What follows are records. Restate all of them word for word.

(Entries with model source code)
....

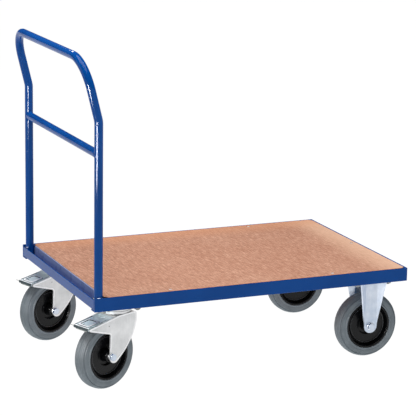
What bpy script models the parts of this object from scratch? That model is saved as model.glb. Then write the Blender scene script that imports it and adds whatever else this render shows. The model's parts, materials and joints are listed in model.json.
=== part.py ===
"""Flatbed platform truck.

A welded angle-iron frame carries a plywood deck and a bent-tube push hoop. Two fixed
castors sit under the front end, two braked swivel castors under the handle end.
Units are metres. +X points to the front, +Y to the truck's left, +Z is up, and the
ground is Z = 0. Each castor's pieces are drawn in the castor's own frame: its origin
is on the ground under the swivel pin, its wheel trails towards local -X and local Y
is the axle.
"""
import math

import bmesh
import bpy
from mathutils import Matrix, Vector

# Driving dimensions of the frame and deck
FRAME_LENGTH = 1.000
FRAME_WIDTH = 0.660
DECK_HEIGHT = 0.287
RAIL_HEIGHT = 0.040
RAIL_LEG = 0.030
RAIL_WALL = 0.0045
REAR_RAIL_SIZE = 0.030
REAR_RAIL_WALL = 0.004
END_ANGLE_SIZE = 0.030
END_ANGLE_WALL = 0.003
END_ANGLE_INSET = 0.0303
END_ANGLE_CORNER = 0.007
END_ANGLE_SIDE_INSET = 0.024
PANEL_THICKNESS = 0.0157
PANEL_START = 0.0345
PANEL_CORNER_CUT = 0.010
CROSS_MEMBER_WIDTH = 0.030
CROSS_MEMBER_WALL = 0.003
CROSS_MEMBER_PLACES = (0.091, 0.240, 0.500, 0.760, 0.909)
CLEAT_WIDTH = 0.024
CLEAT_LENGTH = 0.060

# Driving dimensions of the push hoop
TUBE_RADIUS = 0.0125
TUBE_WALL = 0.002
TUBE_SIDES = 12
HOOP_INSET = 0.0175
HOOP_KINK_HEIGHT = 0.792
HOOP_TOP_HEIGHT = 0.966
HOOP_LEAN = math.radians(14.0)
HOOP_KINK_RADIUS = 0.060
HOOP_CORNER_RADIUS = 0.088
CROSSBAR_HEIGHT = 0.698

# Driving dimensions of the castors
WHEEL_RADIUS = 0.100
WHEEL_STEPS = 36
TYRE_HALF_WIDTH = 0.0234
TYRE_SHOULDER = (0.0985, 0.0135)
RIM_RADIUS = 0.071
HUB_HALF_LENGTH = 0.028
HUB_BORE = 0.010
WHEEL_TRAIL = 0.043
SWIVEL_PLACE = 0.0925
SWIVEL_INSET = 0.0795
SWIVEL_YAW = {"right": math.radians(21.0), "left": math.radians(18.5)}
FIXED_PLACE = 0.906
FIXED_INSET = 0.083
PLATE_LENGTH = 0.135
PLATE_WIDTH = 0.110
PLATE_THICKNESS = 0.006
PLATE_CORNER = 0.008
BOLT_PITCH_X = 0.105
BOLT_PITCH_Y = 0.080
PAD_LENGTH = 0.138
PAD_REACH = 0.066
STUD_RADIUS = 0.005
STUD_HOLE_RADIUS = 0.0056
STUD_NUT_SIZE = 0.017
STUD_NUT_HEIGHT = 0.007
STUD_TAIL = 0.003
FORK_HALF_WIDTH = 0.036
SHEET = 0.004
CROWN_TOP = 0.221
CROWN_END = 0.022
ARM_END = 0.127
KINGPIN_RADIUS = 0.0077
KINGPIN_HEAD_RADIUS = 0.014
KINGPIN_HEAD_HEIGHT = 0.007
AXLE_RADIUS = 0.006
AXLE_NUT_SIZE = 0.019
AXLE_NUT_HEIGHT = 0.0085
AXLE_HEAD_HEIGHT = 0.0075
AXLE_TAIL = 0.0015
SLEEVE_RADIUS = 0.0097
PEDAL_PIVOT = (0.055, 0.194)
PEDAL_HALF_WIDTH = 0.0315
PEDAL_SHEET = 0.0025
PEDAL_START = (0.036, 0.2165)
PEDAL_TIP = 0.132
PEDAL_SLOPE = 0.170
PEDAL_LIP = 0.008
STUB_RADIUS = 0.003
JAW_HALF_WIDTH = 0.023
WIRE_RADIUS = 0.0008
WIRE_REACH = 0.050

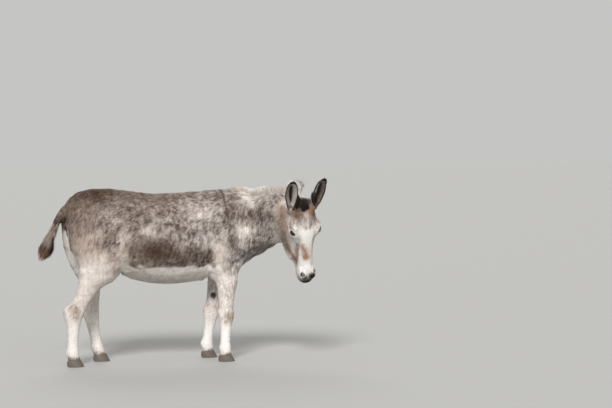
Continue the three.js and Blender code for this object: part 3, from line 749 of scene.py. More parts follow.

....

- **RESULT OF THIS EXERCISE**
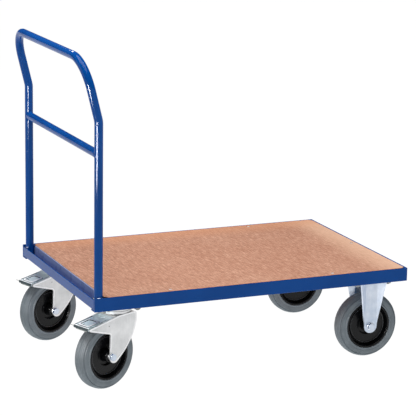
What bpy script models the parts of this object from scratch? That model is saved as model.glb. Then write the Blender scene script that imports it and adds whatever else this render shows. The model's parts, materials and joints are listed in model.json.
=== part.py ===
"""Flatbed platform truck.

A welded angle-iron frame carries a plywood deck and a bent-tube push hoop. Two fixed
castors sit under the front end, two braked swivel castors under the handle end.
Units are metres. +X points to the front, +Y to the truck's left, +Z is up, and the
ground is Z = 0. Each castor's pieces are drawn in the castor's own frame: its origin
is on the ground under the swivel pin, its wheel trails towards local -X and local Y
is the axle.
"""
import math

import bmesh
import bpy
from mathutils import Matrix, Vector

# Driving dimensions of the frame and deck
FRAME_LENGTH = 1.000
FRAME_WIDTH = 0.660
DECK_HEIGHT = 0.287
RAIL_HEIGHT = 0.040
RAIL_LEG = 0.030
RAIL_WALL = 0.0045
REAR_RAIL_SIZE = 0.030
REAR_RAIL_WALL = 0.004
END_ANGLE_SIZE = 0.030
END_ANGLE_WALL = 0.003
END_ANGLE_INSET = 0.0303
END_ANGLE_CORNER = 0.007
END_ANGLE_SIDE_INSET = 0.024
PANEL_THICKNESS = 0.0157
PANEL_START = 0.0345
PANEL_CORNER_CUT = 0.010
CROSS_MEMBER_WIDTH = 0.030
CROSS_MEMBER_WALL = 0.003
CROSS_MEMBER_PLACES = (0.091, 0.240, 0.500, 0.760, 0.909)
CLEAT_WIDTH = 0.024
CLEAT_LENGTH = 0.060

# Driving dimensions of the push hoop
TUBE_RADIUS = 0.0125
TUBE_WALL = 0.002
TUBE_SIDES = 12
HOOP_INSET = 0.0175
HOOP_KINK_HEIGHT = 0.792
HOOP_TOP_HEIGHT = 0.966
HOOP_LEAN = math.radians(14.0)
HOOP_KINK_RADIUS = 0.060
HOOP_CORNER_RADIUS = 0.088
CROSSBAR_HEIGHT = 0.698

# Driving dimensions of the castors
WHEEL_RADIUS = 0.100
WHEEL_STEPS = 36
TYRE_HALF_WIDTH = 0.0234
TYRE_SHOULDER = (0.0985, 0.0135)
RIM_RADIUS = 0.071
HUB_HALF_LENGTH = 0.028
HUB_BORE = 0.010
WHEEL_TRAIL = 0.043
SWIVEL_PLACE = 0.0925
SWIVEL_INSET = 0.0795
SWIVEL_YAW = {"right": math.radians(21.0), "left": math.radians(18.5)}
FIXED_PLACE = 0.906
FIXED_INSET = 0.083
PLATE_LENGTH = 0.135
PLATE_WIDTH = 0.110
PLATE_THICKNESS = 0.006
PLATE_CORNER = 0.008
BOLT_PITCH_X = 0.105
BOLT_PITCH_Y = 0.080
PAD_LENGTH = 0.138
PAD_REACH = 0.066
STUD_RADIUS = 0.005
STUD_HOLE_RADIUS = 0.0056
STUD_NUT_SIZE = 0.017
STUD_NUT_HEIGHT = 0.007
STUD_TAIL = 0.003
FORK_HALF_WIDTH = 0.036
SHEET = 0.004
CROWN_TOP = 0.221
CROWN_END = 0.022
ARM_END = 0.127
KINGPIN_RADIUS = 0.0077
KINGPIN_HEAD_RADIUS = 0.014
KINGPIN_HEAD_HEIGHT = 0.007
AXLE_RADIUS = 0.006
AXLE_NUT_SIZE = 0.019
AXLE_NUT_HEIGHT = 0.0085
AXLE_HEAD_HEIGHT = 0.0075
AXLE_TAIL = 0.0015
SLEEVE_RADIUS = 0.0097
PEDAL_PIVOT = (0.055, 0.194)
PEDAL_HALF_WIDTH = 0.0315
PEDAL_SHEET = 0.0025
PEDAL_START = (0.036, 0.2165)
PEDAL_TIP = 0.132
PEDAL_SLOPE = 0.170
PEDAL_LIP = 0.008
STUB_RADIUS = 0.003
JAW_HALF_WIDTH = 0.023
WIRE_RADIUS = 0.0008
WIRE_REACH = 0.050

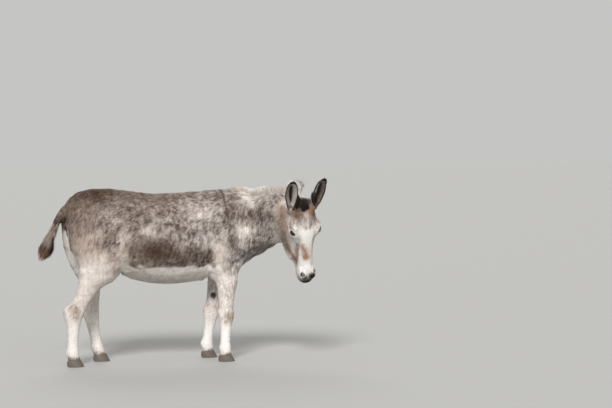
Continue the three.js and Blender code for this object: part 3, from line 749 of scene.py. More parts follow.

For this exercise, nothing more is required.